Il est clair que le contre-terroriste Beltrame n’avait ni obligation ni interdiction de se substituer à l’otage, mais qu’il avait obligation de sidérer un terroriste prêt à faire mourir encore, et prêt à mourir. Il y va d’un acte "deux en un", surérogatoire & obligatoire. Obligatoire parce que cet acte peut être évalué d’un point de vue déontique en rapportant Devoir et Valeur - surérogatoire par-delà ce rapport.
Le gendarme Beltrame a fait la promesse de servir l’État républicain en toute occasion périlleuse, notamment dans la lutte contre-terroriste. Soit une promesse qui prime toute autre, y compris celles qu’il a pu faire à sa famille : se marier, avoir des enfants, etc. Parce qu’il respectait la hiérarchie des devoirs (gendarmerie/famille) eu égard à la hiérarchie des valeurs (la République/l’Amour), le gendarme Beltrame s’obligeait à départager ses promesses conflictuelles selon la gradation morale des valeurs. Sidérer un terroriste par des actes de langage performatifs peut être le devoir d’un contre-terroriste rompu à la négociation. Se substituer à un otage ne peut pas être un devoir.

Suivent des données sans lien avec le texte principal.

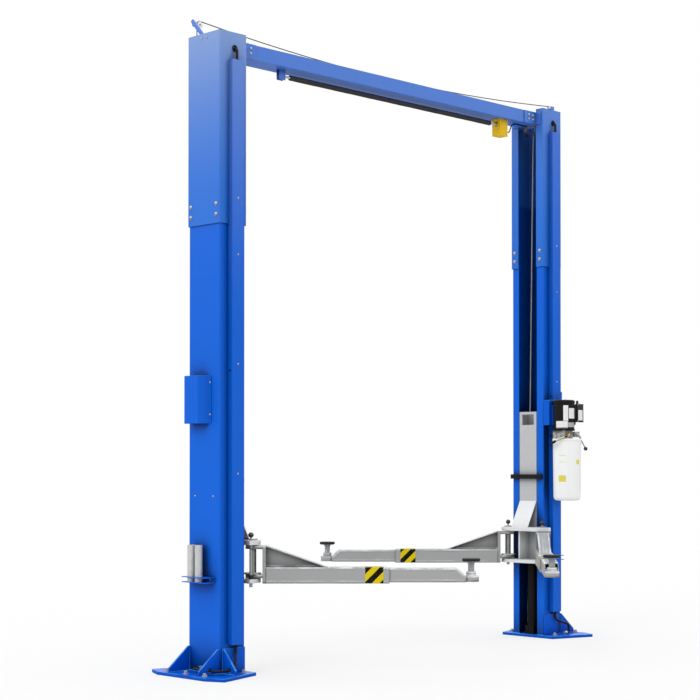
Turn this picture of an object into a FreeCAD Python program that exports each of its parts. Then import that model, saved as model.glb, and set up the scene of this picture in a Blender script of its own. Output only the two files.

Mais il faut aussi évaluer cet acte selon ses conséquences. D’abord sur l’agent lui-même. Comme le gendarme Beltrame avait très peu de temps pour délibérer, il aura opté intensivement pour la substitution & la sidération, au risque de sa vie. L’acte deux-en-un par excellence. Toutefois, les conséquences de son acte sur autrui paraissent fort dommageables, nonobstant la vie des otages. Évidemment, le gendarme Beltrame n’avait pas la capacité épistémique (c’est le lot de tout agent) de comprendre idéellement toutes les conséquences de son acte : de l’héroïsation (par les fan-atiques) du terrroriste égorgeant un contre-terroriste, jusqu’à l’instrumentalisation de l’héroïsme gendarmique par la gouvernance Macron (on y reviendra). Sans pouvoir tirer toutes les conséquences, ce gendarme a dû confirmer au plus vite son option, sa liberté - et se décider.
On connaît la suite, du moins celle que relate lémédia, et si l’enquête judiciare apporte des éléments nouveaux, tant mieux. Par provision, on peut se régler sur une grille de lecture de Ruwen Ogien et poser la question qui fâche : à quel genre de Bon Samaritain appartient le gendarme Beltrame sauvant de la mort un otage féminin?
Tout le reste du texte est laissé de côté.